BEGIN Provided material
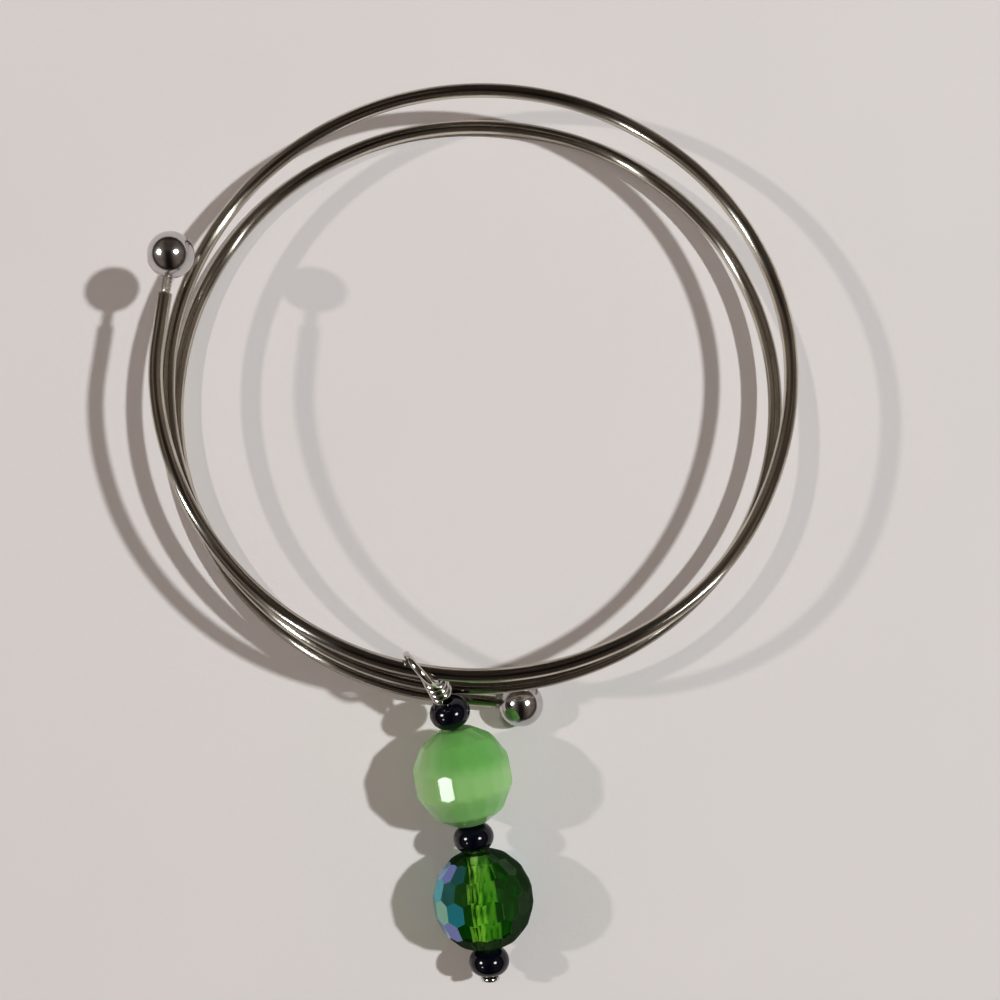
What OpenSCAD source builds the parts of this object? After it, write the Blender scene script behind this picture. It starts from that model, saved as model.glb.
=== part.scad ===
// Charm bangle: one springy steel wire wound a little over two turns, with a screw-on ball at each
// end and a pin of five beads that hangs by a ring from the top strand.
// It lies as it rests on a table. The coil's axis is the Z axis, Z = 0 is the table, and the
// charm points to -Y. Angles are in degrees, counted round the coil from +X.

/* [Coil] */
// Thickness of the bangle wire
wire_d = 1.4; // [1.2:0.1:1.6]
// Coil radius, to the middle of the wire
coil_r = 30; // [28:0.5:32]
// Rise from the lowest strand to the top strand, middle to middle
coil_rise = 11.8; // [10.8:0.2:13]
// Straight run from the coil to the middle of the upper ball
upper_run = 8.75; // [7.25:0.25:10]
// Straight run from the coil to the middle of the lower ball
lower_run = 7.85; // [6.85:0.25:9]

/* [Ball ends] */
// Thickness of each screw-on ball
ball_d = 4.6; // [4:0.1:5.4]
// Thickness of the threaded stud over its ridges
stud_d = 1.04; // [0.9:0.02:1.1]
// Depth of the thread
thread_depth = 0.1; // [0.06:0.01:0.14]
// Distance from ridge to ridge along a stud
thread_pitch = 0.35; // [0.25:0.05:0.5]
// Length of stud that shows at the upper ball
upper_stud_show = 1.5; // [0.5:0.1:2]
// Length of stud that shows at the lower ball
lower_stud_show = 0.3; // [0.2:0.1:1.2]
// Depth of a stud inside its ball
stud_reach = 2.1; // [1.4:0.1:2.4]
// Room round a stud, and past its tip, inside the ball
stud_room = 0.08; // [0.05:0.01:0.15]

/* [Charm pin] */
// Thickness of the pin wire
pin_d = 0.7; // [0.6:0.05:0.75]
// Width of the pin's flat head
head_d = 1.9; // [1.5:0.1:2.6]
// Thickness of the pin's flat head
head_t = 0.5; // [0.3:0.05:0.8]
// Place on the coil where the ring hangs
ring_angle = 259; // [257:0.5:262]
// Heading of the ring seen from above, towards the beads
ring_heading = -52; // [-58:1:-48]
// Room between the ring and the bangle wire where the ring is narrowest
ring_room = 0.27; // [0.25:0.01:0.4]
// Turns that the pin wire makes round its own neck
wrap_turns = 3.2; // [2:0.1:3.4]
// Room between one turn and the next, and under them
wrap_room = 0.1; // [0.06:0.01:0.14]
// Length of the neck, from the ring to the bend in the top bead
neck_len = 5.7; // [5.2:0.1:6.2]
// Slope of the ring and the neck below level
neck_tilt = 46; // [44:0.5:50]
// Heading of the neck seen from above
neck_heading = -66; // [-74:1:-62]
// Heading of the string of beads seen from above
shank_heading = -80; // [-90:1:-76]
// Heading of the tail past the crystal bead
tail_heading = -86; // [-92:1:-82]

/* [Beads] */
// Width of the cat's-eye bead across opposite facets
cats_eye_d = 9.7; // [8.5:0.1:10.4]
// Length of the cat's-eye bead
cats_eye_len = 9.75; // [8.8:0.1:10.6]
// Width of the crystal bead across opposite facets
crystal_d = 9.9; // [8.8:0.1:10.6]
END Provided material
Task requirements:
Quote the material exactly, leaving nothing out.

Response to this exercise:
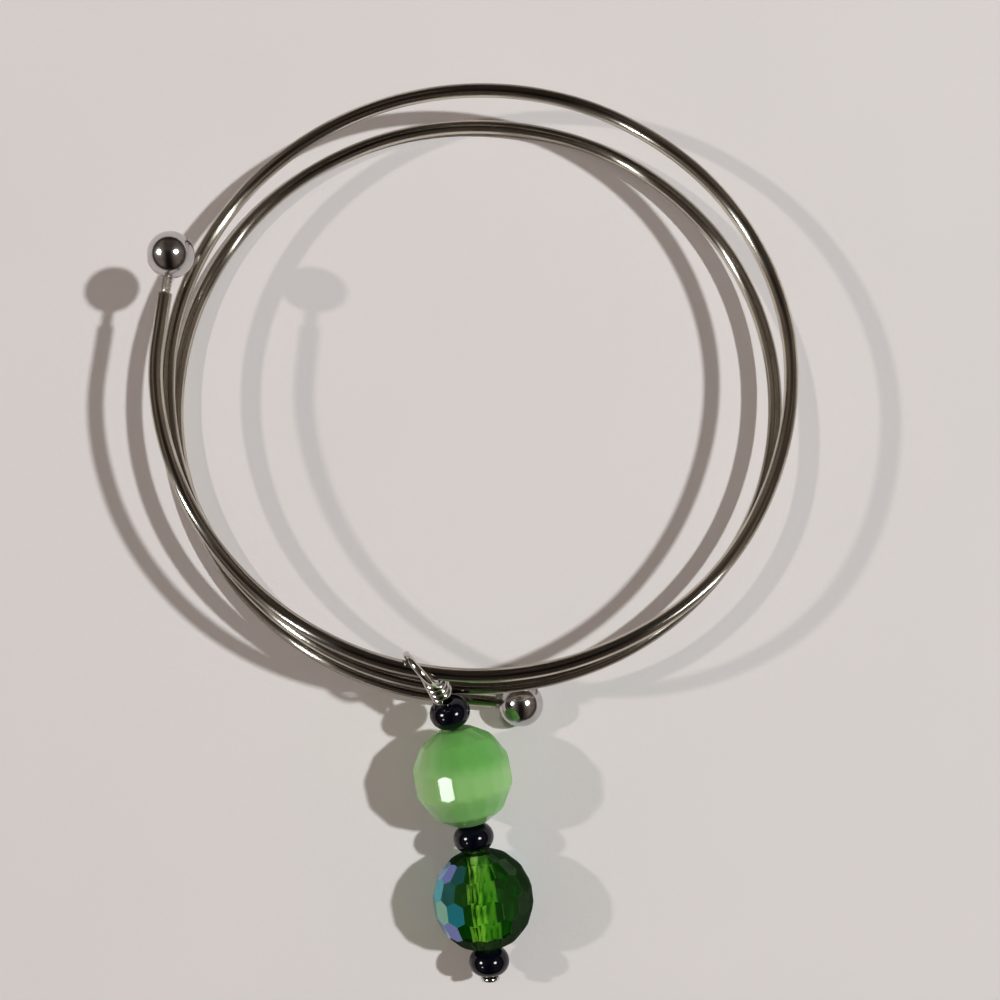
What OpenSCAD source builds the parts of this object? After it, write the Blender scene script behind this picture. It starts from that model, saved as model.glb.
=== part.scad ===
// Charm bangle: one springy steel wire wound a little over two turns, with a screw-on ball at each
// end and a pin of five beads that hangs by a ring from the top strand.
// It lies as it rests on a table. The coil's axis is the Z axis, Z = 0 is the table, and the
// charm points to -Y. Angles are in degrees, counted round the coil from +X.

/* [Coil] */
// Thickness of the bangle wire
wire_d = 1.4; // [1.2:0.1:1.6]
// Coil radius, to the middle of the wire
coil_r = 30; // [28:0.5:32]
// Rise from the lowest strand to the top strand, middle to middle
coil_rise = 11.8; // [10.8:0.2:13]
// Straight run from the coil to the middle of the upper ball
upper_run = 8.75; // [7.25:0.25:10]
// Straight run from the coil to the middle of the lower ball
lower_run = 7.85; // [6.85:0.25:9]

/* [Ball ends] */
// Thickness of each screw-on ball
ball_d = 4.6; // [4:0.1:5.4]
// Thickness of the threaded stud over its ridges
stud_d = 1.04; // [0.9:0.02:1.1]
// Depth of the thread
thread_depth = 0.1; // [0.06:0.01:0.14]
// Distance from ridge to ridge along a stud
thread_pitch = 0.35; // [0.25:0.05:0.5]
// Length of stud that shows at the upper ball
upper_stud_show = 1.5; // [0.5:0.1:2]
// Length of stud that shows at the lower ball
lower_stud_show = 0.3; // [0.2:0.1:1.2]
// Depth of a stud inside its ball
stud_reach = 2.1; // [1.4:0.1:2.4]
// Room round a stud, and past its tip, inside the ball
stud_room = 0.08; // [0.05:0.01:0.15]

/* [Charm pin] */
// Thickness of the pin wire
pin_d = 0.7; // [0.6:0.05:0.75]
// Width of the pin's flat head
head_d = 1.9; // [1.5:0.1:2.6]
// Thickness of the pin's flat head
head_t = 0.5; // [0.3:0.05:0.8]
// Place on the coil where the ring hangs
ring_angle = 259; // [257:0.5:262]
// Heading of the ring seen from above, towards the beads
ring_heading = -52; // [-58:1:-48]
// Room between the ring and the bangle wire where the ring is narrowest
ring_room = 0.27; // [0.25:0.01:0.4]
// Turns that the pin wire makes round its own neck
wrap_turns = 3.2; // [2:0.1:3.4]
// Room between one turn and the next, and under them
wrap_room = 0.1; // [0.06:0.01:0.14]
// Length of the neck, from the ring to the bend in the top bead
neck_len = 5.7; // [5.2:0.1:6.2]
// Slope of the ring and the neck below level
neck_tilt = 46; // [44:0.5:50]
// Heading of the neck seen from above
neck_heading = -66; // [-74:1:-62]
// Heading of the string of beads seen from above
shank_heading = -80; // [-90:1:-76]
// Heading of the tail past the crystal bead
tail_heading = -86; // [-92:1:-82]

/* [Beads] */
// Width of the cat's-eye bead across opposite facets
cats_eye_d = 9.7; // [8.5:0.1:10.4]
// Length of the cat's-eye bead
cats_eye_len = 9.75; // [8.8:0.1:10.6]
// Width of the crystal bead across opposite facets
crystal_d = 9.9; // [8.8:0.1:10.6]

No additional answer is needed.